Public Function ExportCSV(FileAddress As Variant, SQL As String) As String
If Not gDeveloping Then On Error GoTo procerr
PushStack ("mfiles.ExportCSV")
'Exports a csv file
If Nz(FileAddress, "") = "" Then
ExportCSV = "Failed"
Exit Function
End If
'Create text file:
Dim webfile As Object, w
Set webfile = CreateObject("Scripting.FileSystemObject")
Set w = webfile.CreateTextFile(FileAddress, True)
Dim D As Database, R As Recordset, NumberOfFields As Long, Out As String, i As Long
Set D = CurrentDb()
Set R = D.OpenRecordset(SQL, dbOpenSnapshot)
If R.RecordCount > 0 Then
With R
NumberOfFields = .Fields.Count - 1
'Field headings
For i = 0 To NumberOfFields
If i = 0 Then
Out = .Fields(i).Name
Else
Out = Out & "|" & .Fields(i).Name
End If
Next
w.writeline Out
'Field data
Do Until .EOF
For i = 0 To NumberOfFields
If i = 0 Then
Out = .Fields(i)
Else
Out = Out & "|" & .Fields(i)
End If
Next i
w.writeline Out
.MoveNext
Loop
End With
End If
Set R = Nothing
Set D = Nothing
ExportCSV = FileAddress
exitproc:
PopStack
Exit Function
procerr:
Call NewErrorLog(Err.Number, Err.Description, gCurrentProc, FileAddress & ", " & SQL)
Resume exitproc
End Function
Below is a snippet from the openbrowser function.
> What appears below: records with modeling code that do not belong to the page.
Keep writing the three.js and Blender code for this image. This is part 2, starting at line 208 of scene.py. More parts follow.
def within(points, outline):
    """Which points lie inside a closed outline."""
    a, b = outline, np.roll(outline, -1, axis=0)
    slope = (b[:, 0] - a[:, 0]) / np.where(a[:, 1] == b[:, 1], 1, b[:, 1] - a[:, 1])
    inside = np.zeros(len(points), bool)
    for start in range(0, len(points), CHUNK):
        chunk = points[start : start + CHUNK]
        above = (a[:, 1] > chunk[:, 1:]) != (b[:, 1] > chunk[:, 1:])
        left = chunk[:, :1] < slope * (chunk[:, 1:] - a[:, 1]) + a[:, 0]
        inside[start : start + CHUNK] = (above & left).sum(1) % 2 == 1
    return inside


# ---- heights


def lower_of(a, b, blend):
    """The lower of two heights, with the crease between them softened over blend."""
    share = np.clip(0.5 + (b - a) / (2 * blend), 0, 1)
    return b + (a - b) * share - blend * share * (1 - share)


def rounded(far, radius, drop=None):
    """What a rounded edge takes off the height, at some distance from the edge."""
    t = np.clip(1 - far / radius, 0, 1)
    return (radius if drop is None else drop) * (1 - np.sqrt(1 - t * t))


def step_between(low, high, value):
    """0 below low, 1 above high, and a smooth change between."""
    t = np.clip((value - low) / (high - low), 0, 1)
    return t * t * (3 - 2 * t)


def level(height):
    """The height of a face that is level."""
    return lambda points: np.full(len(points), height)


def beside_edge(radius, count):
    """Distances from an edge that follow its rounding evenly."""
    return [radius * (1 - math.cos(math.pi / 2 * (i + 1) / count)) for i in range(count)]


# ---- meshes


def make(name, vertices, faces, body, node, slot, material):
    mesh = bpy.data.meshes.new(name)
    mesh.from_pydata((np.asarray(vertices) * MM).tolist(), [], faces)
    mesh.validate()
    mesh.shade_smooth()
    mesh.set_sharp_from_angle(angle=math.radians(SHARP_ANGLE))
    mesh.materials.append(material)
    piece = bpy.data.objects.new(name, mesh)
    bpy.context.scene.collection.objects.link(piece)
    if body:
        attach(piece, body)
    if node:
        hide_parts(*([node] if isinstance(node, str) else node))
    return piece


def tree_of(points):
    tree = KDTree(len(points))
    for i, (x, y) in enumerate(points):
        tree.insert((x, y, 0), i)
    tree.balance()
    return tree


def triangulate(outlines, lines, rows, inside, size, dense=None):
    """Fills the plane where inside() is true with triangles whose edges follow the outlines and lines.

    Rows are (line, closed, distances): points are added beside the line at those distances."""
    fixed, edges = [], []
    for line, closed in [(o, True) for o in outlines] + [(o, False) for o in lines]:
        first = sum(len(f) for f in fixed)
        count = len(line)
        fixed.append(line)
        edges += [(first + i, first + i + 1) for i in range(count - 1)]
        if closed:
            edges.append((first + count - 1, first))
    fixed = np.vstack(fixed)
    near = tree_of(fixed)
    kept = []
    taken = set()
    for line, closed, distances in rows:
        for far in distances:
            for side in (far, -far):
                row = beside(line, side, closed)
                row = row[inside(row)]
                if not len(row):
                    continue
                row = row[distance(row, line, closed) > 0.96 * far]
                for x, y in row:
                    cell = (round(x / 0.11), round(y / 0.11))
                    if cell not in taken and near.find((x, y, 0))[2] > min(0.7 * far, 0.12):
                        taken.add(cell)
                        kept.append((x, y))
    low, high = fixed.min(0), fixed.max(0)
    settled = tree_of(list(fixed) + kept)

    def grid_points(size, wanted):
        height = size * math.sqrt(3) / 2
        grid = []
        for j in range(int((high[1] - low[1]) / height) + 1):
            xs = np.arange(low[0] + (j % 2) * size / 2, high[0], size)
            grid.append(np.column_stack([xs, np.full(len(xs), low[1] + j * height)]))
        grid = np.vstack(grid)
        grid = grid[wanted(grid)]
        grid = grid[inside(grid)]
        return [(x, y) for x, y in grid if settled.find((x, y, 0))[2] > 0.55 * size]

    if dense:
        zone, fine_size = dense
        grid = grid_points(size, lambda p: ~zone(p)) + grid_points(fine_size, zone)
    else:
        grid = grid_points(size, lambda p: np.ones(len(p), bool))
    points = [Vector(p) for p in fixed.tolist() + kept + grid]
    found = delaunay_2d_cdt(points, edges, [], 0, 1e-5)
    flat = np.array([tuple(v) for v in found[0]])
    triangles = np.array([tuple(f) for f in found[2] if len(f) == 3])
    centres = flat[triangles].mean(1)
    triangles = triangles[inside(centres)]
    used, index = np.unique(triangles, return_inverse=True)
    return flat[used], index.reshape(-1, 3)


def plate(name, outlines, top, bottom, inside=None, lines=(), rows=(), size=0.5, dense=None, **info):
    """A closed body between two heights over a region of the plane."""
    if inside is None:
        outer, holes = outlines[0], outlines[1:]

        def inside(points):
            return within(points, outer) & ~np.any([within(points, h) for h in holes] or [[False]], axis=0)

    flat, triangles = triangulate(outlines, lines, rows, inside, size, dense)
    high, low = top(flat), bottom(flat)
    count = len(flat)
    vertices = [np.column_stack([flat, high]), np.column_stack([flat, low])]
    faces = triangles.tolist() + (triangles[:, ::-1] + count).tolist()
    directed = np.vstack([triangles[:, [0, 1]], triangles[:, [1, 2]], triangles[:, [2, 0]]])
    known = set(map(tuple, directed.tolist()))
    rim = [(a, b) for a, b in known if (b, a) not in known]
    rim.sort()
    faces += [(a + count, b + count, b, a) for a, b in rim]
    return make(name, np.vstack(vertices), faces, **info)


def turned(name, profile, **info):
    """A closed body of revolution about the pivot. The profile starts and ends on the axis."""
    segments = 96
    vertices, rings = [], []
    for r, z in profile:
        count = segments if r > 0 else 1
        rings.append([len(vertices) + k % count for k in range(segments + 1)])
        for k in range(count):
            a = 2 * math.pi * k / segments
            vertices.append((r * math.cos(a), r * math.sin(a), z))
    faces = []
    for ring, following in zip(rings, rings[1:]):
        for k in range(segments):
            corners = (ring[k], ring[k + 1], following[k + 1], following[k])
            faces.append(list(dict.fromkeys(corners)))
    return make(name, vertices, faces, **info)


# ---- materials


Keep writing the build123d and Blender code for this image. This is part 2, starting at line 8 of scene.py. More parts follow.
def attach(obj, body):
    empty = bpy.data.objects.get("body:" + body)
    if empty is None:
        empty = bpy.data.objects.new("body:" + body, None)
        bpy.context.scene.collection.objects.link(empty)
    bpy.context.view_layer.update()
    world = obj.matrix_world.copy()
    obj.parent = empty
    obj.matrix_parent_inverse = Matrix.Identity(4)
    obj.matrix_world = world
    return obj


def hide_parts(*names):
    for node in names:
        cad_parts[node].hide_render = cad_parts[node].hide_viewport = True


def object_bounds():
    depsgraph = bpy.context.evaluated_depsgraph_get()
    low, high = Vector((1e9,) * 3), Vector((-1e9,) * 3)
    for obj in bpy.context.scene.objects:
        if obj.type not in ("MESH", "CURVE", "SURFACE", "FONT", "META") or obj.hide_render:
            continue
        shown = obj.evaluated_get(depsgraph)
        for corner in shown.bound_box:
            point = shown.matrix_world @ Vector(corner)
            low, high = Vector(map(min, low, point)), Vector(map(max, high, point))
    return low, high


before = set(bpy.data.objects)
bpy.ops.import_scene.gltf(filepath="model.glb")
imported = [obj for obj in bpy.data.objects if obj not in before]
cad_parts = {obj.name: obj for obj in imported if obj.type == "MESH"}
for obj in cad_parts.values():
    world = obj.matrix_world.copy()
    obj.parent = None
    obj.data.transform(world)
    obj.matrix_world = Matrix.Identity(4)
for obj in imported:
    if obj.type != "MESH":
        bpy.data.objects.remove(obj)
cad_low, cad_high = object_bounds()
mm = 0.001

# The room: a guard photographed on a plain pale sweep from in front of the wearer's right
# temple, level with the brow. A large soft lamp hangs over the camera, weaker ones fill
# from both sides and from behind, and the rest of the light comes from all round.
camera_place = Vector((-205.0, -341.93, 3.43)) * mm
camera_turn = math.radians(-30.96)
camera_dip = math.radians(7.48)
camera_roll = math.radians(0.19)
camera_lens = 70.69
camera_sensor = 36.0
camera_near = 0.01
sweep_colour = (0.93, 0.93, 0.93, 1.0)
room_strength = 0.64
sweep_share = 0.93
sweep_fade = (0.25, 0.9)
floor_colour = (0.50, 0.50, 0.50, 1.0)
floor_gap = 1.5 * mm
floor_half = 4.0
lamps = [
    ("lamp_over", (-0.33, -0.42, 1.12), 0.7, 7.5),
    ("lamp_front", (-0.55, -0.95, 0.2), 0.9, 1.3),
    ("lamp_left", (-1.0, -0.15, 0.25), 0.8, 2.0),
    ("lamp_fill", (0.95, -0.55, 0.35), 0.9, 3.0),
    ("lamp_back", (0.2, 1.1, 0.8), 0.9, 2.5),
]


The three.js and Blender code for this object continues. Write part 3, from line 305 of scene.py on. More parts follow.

The rest of the function deals with figuring out where the web browser is, as this varies with the version of windows and whether the browser is 32 or 64 bit.
'Set up preferred browser
If Right(BrowserPath, 9) = "Opera.exe" Then
FilePrefix = "file://localhost/"
ElseIf Right(BrowserPath, 11) = "Firefox.exe" Then
FilePrefix = "file:///"
Else
FilePrefix = ""
End If
'Show report
Instruction = BrowserPath & " " & FilePrefix & WebpageName
TaskSuccessID = Shell(Instruction, vbMaximizedFocus)
This example contains about 90% of the code needed to create a html report that has its scope set by the form that calls it. Hope this gets someone over the hump.